4. How should a team approach combining manual and automated testing wisely?


Teams should automate repetitive, predictable scenarios (like regression) to free up human testers. Manual testing should be reserved for smarter activities like exploratory and usability testing.

5. What are the essential components that a detailed, reproducible test case must include?


Each test case should explain the scenario, the expected outcome, the step-by-step reproduction process, and the test data used.

6. What is the most common pitfall teams encounter regarding bug tracking?


The most common pitfall is relying on memory, chat logs, or spreadsheets for bug tracking. This lacks traceability and accountability.

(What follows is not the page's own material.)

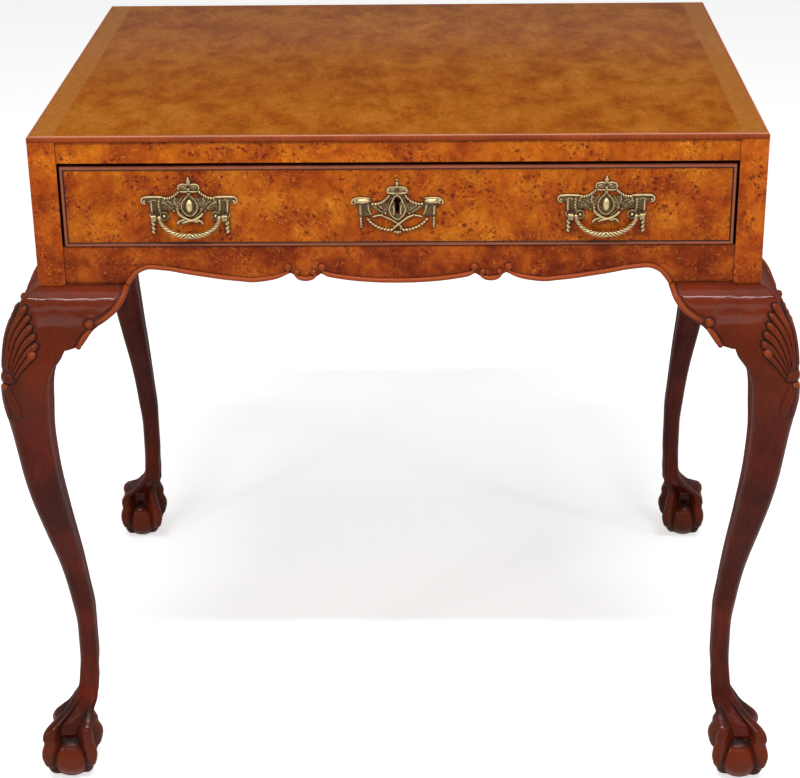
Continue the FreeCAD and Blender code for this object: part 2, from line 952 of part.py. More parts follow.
def lock_screws():
    """Four screws through the ears of the lock's cover into the drawer front."""
    x = lock_width / 2 + lock_flange - lock_screw_inset
    screws = []
    for side in (-1, 1):
        for z in (lock_bottom + lock_screw_inset, drawer_top - lock_screw_inset):
            screws.append(wood_screw(vector(side * x, front_back_face, z), vector(0, -1, 0)))
    return screws


def lock_cover():
    """The lock's back plate, with ears that are let into the drawer front."""
    half = lock_width / 2 + lock_flange
    front = front_back_face - lock_cover_thickness
    return block(-half, half, front, front_back_face, lock_bottom, drawer_top)


def make_lock():
    """The lock's case, cover, bolt and screws."""
    half = lock_width / 2
    back = front_back_face - lock_cover_thickness
    case = block(-half, half, lock_front, back, lock_bottom, drawer_top)
    case = case.cut(block(-half + lock_wall, half - lock_wall, cavity_front, back + overrun,
                          lock_bottom + lock_wall, drawer_top - lock_wall))
    half_slot = bolt_width / 2 + bolt_gap
    case = case.cut(block(-half_slot, half_slot, bolt_front - bolt_gap, bolt_back + bolt_gap,
                          drawer_top - lock_wall - overrun, drawer_top + overrun))
    save("lock_case", case.cut(keyhole(lock_front - overrun, cavity_front + bolt_gap)))

    cover = lock_cover()
    for screw in lock_screws():
        cover = cover.cut(screw)
    save("lock_cover", cover)
    save("lock_screws", lock_screws())

    tail_top = bolt_top - bolt_tail_drop
    head = block(-bolt_width / 2, bolt_width / 2, bolt_front, bolt_back, tail_top, bolt_top)
    tail = block(-bolt_tail_width / 2, bolt_tail_width / 2, bolt_front, bolt_back,
                 tail_top - bolt_tail_height, tail_top)
    save("lock_bolt", fuse([head, tail]))


def side_tails():
    """The dovetails at the front end of the right drawer side."""
    pitch = side_height / dovetail_count
    tip = front_back_face - dovetail_length
    tails = []
    for number in range(dovetail_count):
        z = drawer_bottom + pitch * (number + 1 / 2)
        root = pitch * dovetail_root_share
        end = pitch * dovetail_end_share
        tail = polygon([
            vector(side_inner, front_back_face, z - root),
            vector(side_inner, tip, z - end),
            vector(side_inner, tip, z + end),
            vector(side_inner, front_back_face, z + root),
        ])
        tails.append(tail.extrude(vector(side_thickness, 0, 0)))
    return tails


def bottom_panel():
    """The drawer's bottom board in its grooves."""
    half = side_inner + bottom_groove
    return block(-half, half, front_back_face - bottom_groove, drawer_back_end - back_inset,
                 panel_bottom, panel_top)


def back_board():
    """The drawer's back board, housed in the sides."""
    half = side_inner + back_housing
    end = drawer_back_end - back_inset
    return block(-half, half, end - back_thickness, end, panel_top, side_top - back_top_drop)


def cock_bead_space(extra=0.0):
    """The rabbet around the drawer front that the cock bead lies in."""
    outer = block(-drawer_half - extra, drawer_half + extra, drawer_face - extra,
                  drawer_face + cock_bead_depth, drawer_bottom - extra, drawer_top + extra)
    inner = block(-drawer_half + cock_bead_width, drawer_half - cock_bead_width,
                  drawer_face - extra - overrun, drawer_face + cock_bead_depth + overrun,
                  drawer_bottom + cock_bead_width, drawer_top - cock_bead_width)
    return outer.cut(inner)


def make_cock_bead():
    """The rounded bead around the drawer front."""
    bead_face = drawer_face - cock_bead_proud
    outer = block(-drawer_half, drawer_half, bead_face, drawer_face + cock_bead_depth,
                  drawer_bottom, drawer_top)
    inner = block(-drawer_half + cock_bead_width, drawer_half - cock_bead_width,
                  bead_face - overrun, drawer_face + cock_bead_depth + overrun,
                  drawer_bottom + cock_bead_width, drawer_top - cock_bead_width)
    bead = outer.cut(inner)
    front_edges = []
    for edge in bead.Edges:
        if all(abs(vertex.Y - bead_face) < tiny for vertex in edge.Vertexes):
            front_edges.append(edge)
    save("cock_bead", bead.makeFillet(cock_bead_radius, front_edges))


def make_drawer_box():
    """The drawer's front, sides, back and bottom."""
    front = block(-drawer_half, drawer_half, drawer_face, front_back_face, drawer_bottom, drawer_top)
    front = front.cut(cock_bead_space(overrun))
    for tail in side_tails():
        front = front.cut(tail).cut(mirrored(tail, x=True))
    front = front.cut(bottom_panel())
    half = lock_width / 2
    front = front.cut(block(-half, half, lock_front, front_back_face + overrun,
                            lock_bottom, drawer_top + overrun))
    front = front.cut(lock_cover())
    front = front.cut(keyhole(drawer_face - overrun, lock_front + overrun))
    for screw in lock_screws():
        front = front.cut(screw)
    for hole in stem_holes() + escutcheon_pin_shanks():
        front = front.cut(hole)
    save("drawer_front", front)

    side = block(side_inner, side_outer, front_back_face, drawer_back_end, drawer_bottom, side_top)
    side = fuse([side] + side_tails())
    side = side.cut(bottom_panel()).cut(back_board())
    save("drawer_side_right", side)
    save("drawer_side_left", mirrored(side, x=True))
    save("drawer_back", back_board())
    save("drawer_bottom", bottom_panel())


def outline_points(shares, half, side=1):
    """Points of a plate's outline in the plane y = 0, from shares of its half width and rise."""
    return [vector(side * u * half, 0, v * handle_rise) for u, v in shares]


def whole_plate(shares, half, thickness):
    """A plate whose outline is one half and its mirror image."""
    points = outline_points(shares, half)
    other = [point for point in reversed(outline_points(shares, half, -1)) if point.x != 0]
    return polygon(points + other).extrude(vector(0, -thickness, 0))


def plate_pair(shares, half, thickness):
    """A plate on each side of the middle."""
    right = polygon(outline_points(shares, half)).extrude(vector(0, -thickness, 0))
    return [right, mirrored(right, x=True)]


def rope(shares, half, depth):
    """A cast rope through a few points, on each side of the middle."""
    pieces = []
    for side in (-1, 1):
        points = [vector(side * u * half, -depth, v * handle_rise) for u, v in shares]
        for start, end in zip(points, points[1:]):
            pieces.append(rod(swag_radius, start, end))
        for point in points:
            pieces.append(Part.makeSphere(swag_radius, point))
    return pieces


def cast_plate(width):
    """The pierced plate that the handles and the escutcheon share, at the origin."""
    half = width / 2
    raised = plate_thickness + ornament_proud
    depth = plate_thickness
    pieces = [whole_plate(shield_shares, half, plate_thickness)]
    pieces.append(whole_plate(crown_shares, half, raised))
    pieces.append(whole_plate(finial_shares, half, raised))
    pieces.append(whole_plate(neck_shares, half, plate_thickness))
    pieces += plate_pair(shoulder_shares, half, plate_thickness)
    pieces += plate_pair(capital_shares, half, raised)
    pieces += plate_pair(column_shares, half, plate_thickness)
    pieces += plate_pair(tassel_shares, half, plate_thickness)
    pieces += plate_pair(ribbon_shares, half, plate_thickness)
    pieces += rope(swag_shares, half, depth)
    return pieces


def boss():
    """The oval boss in the middle of a handle's plate."""
    ellipse = Part.Ellipse(vector(0, 0, 0), boss_height / 2, boss_width / 2)
    face = Part.Face(Part.Wire(ellipse.toShape()))
    face.rotate(vector(0, 0, 0), vector(0, 0, 1), 90)
    face.rotate(vector(0, 0, 0), vector(1, 0, 0), 90)
    return face.extrude(vector(0, -plate_thickness - boss_proud, 0))


def stem_place():
    """How far the posts stand from the middle of a handle."""
    return (knuckle_start + knuckle_end) / 2


def knuckle_block():
    """The square block of the right post of a handle at x = 0, before it is rounded and bored."""
    half = knuckle_size / 2
    return block(knuckle_start, knuckle_end, pivot_y - half, pivot_y + half, pivot_z - half, pivot_z + half)


def handle_post():
    """The right post of a handle at x = 0: its knuckle, bored for the bail, and its stem."""
    half = knuckle_size / 2
    knuckle = knuckle_block()
    long_edges = [e for e in knuckle.Edges if abs(e.CenterOfMass.x - stem_place()) < tiny]
    knuckle = knuckle.makeFillet(half * knuckle_round_share, long_edges)
    x = stem_place()
    stem = rod(stem_radius, vector(x, pivot_y, pivot_z), vector(x, nut_face + stem_spare, pivot_z))
    bore = rod(pivot_radius + pivot_clearance, vector(knuckle_start - overrun, pivot_y, pivot_z),
               vector(knuckle_end - knuckle_wall, pivot_y, pivot_z))
    return fuse([knuckle, stem]).cut(bore)


def handle_nut():
    """The nut on the right post of a handle at x = 0."""
    corners = []
    for number in range(6):
        turn = math.radians(60 * number)
        corners.append(vector(stem_place() + nut_radius * math.cos(turn), front_back_face,
                              pivot_z + nut_radius * math.sin(turn)))
    nut = polygon(corners).extrude(vector(0, nut_thickness, 0))
    hole = rod(stem_radius, vector(stem_place(), front_back_face - overrun, pivot_z),
               vector(stem_place(), nut_face + overrun, pivot_z))
    return nut.cut(hole)


def stem_holes():
    """The holes through the drawer front for the four posts."""
    holes = []
    for place in (-handle_spacing / 2, handle_spacing / 2):
        for side in (-1, 1):
            x = place + side * stem_place()
            holes.append(rod(stem_radius + stem_clearance, vector(x, plate_front - overrun, pivot_z),
                             vector(x, front_back_face + overrun, pivot_z)))
    return holes


def make_bail():
    """The handle's bail at x = 0: an arc of round bar with a knob and pin at each end."""
    ends = [vector(side * bail_half_span, pivot_y, pivot_z) for side in (-1, 1)]
    bottom = vector(0, pivot_y, pivot_z - bail_drop)
    path = Part.Wire(Part.Arc(ends[0], bottom, ends[1]).toShape())
    radius = (bail_half_span ** 2 + bail_drop ** 2) / (2 * bail_drop)
    tangent = vector(radius - bail_drop, 0, -bail_half_span)
    circle = Part.Wire(Part.Circle(ends[0], tangent, bail_radius).toShape())
    pieces = [path.makePipeShell([circle], True, False)]
    for side, end in zip((-1, 1), ends):
        pieces.append(Part.makeSphere(bail_knob_radius, end))
        pin_end = vector(side * (knuckle_end - knuckle_wall - knuckle_gap), end.y, end.z)
        pieces.append(rod(pivot_radius, end, pin_end))
    return fuse(pieces)


def make_handles():
    """Both drop handles: plate, bail, posts and nuts."""
    plate = fuse(cast_plate(handle_width) + [boss()])
    plate.translate(vector(0, drawer_face, boss_z))
    post = handle_post()
    posts = [post, mirrored(post, x=True)]
    nut = handle_nut()
    nuts = [nut, mirrored(nut, x=True)]
    bail = make_bail()
    hole = rod(stem_radius + stem_clearance, vector(stem_place(), pivot_y, pivot_z),
               vector(stem_place(), drawer_face + overrun, pivot_z))
    for cut in (knuckle_block(), hole):
        plate = plate.cut(cut).cut(mirrored(cut, x=True))
    for name, place in (("left", -handle_spacing / 2), ("right", handle_spacing / 2)):
        move = vector(place, 0, 0)
        save(f"handle_plate_{name}", moved(plate, move))
        save(f"handle_bail_{name}", moved(bail, move))
        save(f"handle_posts_{name}", [moved(one, move) for one in posts])
        save(f"handle_nuts_{name}", [moved(one, move) for one in nuts])


def escutcheon_pin_places():
    """Where the escutcheon's pins go through its ends: x, z of each."""
    x, z = escutcheon_pin_place_shares
    return [(side * x * escutcheon_width / 2, boss_z + z * handle_rise) for side in (-1, 1)]


def escutcheon_pin_shanks():
    """The shanks of the pins that hold the escutcheon."""
    shanks = []
    for x, z in escutcheon_pin_places():
        shanks.append(rod(escutcheon_pin_radius, vector(x, escutcheon_face(), z),
                          vector(x, drawer_face - plate_thickness + escutcheon_pin_length, z)))
    return shanks


def escutcheon_face():
    """The front of the escutcheon's raised ends."""
    return drawer_face - plate_thickness - ornament_proud


def make_escutcheon():
    """The pierced plate round the keyhole and its pins."""
    half = escutcheon_width / 2
    pieces = cast_plate(escutcheon_width)
    pieces += rope(fixed_bail_shares, half, plate_thickness / 2 + swag_radius / 2)
    plate = fuse(pieces)
    plate.translate(vector(0, drawer_face, boss_z))
    for shank in escutcheon_pin_shanks():
        plate = plate.cut(shank)
    plate = plate.cut(keyhole(escutcheon_face() - overrun, drawer_face + overrun))
    save("escutcheon", plate)
    pins = []
    for (x, z), shank in zip(escutcheon_pin_places(), escutcheon_pin_shanks()):
        centre = vector(x, escutcheon_face(), z)
        dome = Part.makeSphere(escutcheon_pin_head, centre)
        size = 2 * escutcheon_pin_head
        dome = dome.common(block(x - size, x + size, centre.y - size, centre.y, z - size, z + size))
        pins.append(fuse([shank, dome]))
    save("escutcheon_pins", pins)


def make_case():
    """Everything that stays still."""
    make_legs()
    make_facings()
    make_ears()
    make_apron()
    make_shaped_rails()
    make_top_rail()
    make_top()
    make_drawer_ways()
    make_glue_blocks()
    save("top_screws", top_screws())


os.makedirs("parts", exist_ok=True)
make_case()
make_drawer_box()
make_cock_bead()
make_lock()
make_handles()
make_escutcheon()
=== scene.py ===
"""The looks of a tea table: french polished burr veneer, dark waxed carving and old cast brass.

Lengths are written in millimetres, in the table's own frame, and turned to metres where a
mesh is made. The frame's boards, box and lock parts keep their solids and get their finish
here. The carved legs, their ears, the beads and the brasses are modelled anew.
"""
import json
import logging
import math
from collections.abc import Callable, Sequence
from dataclasses import dataclass
from enum import Enum

import bpy
import numpy as np
from mathutils import Matrix, Vector


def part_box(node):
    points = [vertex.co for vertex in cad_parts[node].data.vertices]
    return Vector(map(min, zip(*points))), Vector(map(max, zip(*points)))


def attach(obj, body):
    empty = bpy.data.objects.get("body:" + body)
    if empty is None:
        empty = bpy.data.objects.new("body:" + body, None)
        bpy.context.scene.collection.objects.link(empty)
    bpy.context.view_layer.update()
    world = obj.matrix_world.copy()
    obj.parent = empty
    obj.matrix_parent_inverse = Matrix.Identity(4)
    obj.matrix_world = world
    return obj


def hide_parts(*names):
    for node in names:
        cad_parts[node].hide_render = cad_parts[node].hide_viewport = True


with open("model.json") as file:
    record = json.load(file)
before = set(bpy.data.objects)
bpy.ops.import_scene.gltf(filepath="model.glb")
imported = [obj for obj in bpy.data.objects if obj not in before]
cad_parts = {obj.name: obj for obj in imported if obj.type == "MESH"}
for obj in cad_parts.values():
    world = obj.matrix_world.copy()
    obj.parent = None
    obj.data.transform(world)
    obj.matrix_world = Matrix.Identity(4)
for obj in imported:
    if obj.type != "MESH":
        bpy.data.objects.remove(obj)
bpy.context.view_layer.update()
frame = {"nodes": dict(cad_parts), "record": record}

log = logging.getLogger("tea_table")

METRES = 0.001
PICTURE_WIDTH = 800
SMOOTH_LIMIT = math.radians(38.0)
# The near black of old wax, which also paints the shade in corners and hollows
WAX_AND_SHADE = "#1C0F0A"
SWAP_X_AND_Y = Matrix(((0, 1, 0, 0), (1, 0, 0, 0), (0, 0, 1, 0), (0, 0, 0, 1)))
SWAP_Y_AND_Z = Matrix(((1, 0, 0, 0), (0, 0, 1, 0), (0, 1, 0, 0), (0, 0, 0, 1)))

Points = np.ndarray
Table = Sequence[Sequence[float]]
Piece = bpy.types.Object
Material = bpy.types.Material
Tree = bpy.types.NodeTree
Socket = bpy.types.NodeSocket


class Corner(Enum):
    """The table's four corners, as the signs of x and y."""

    FRONT_LEFT = (-1, -1)
    FRONT_RIGHT = (1, -1)
    BACK_LEFT = (-1, 1)
    BACK_RIGHT = (1, 1)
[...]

A centralized platform should be used to manage all test cases, defects, and results.

7. Why is continuous review after every sprint or release important in test management?


Continuous review is the simplest way to improve the QA process by helping teams refine their strategy, identify which tests caught bugs, see what slipped through, and determine which automation needs maintenance.

8. In Test Management, what are the five critical core activities?


The five critical core activities are Test Planning, Test Case Design, Test Execution, Defect Management, and Test Reporting and Closure.

9. How can a team elevate its QA process beyond just adding more tests?


Improvement comes from tightening feedback loops. This is done by: starting small but being consistent with tools, using categories/tags, prioritizing based on risk, adopting a regular review cadence, and integrating with the dev flow (like CI/CD).

10.What is the key takeaway regarding the use of a modern test management tool, even for small teams?

The key takeaway is that a centralized test management tool provides structure, clarity, accountability, and speed. It moves the team from juggling spreadsheets and random messages to a unified workflow for managing test cases, defects, and results efficiently.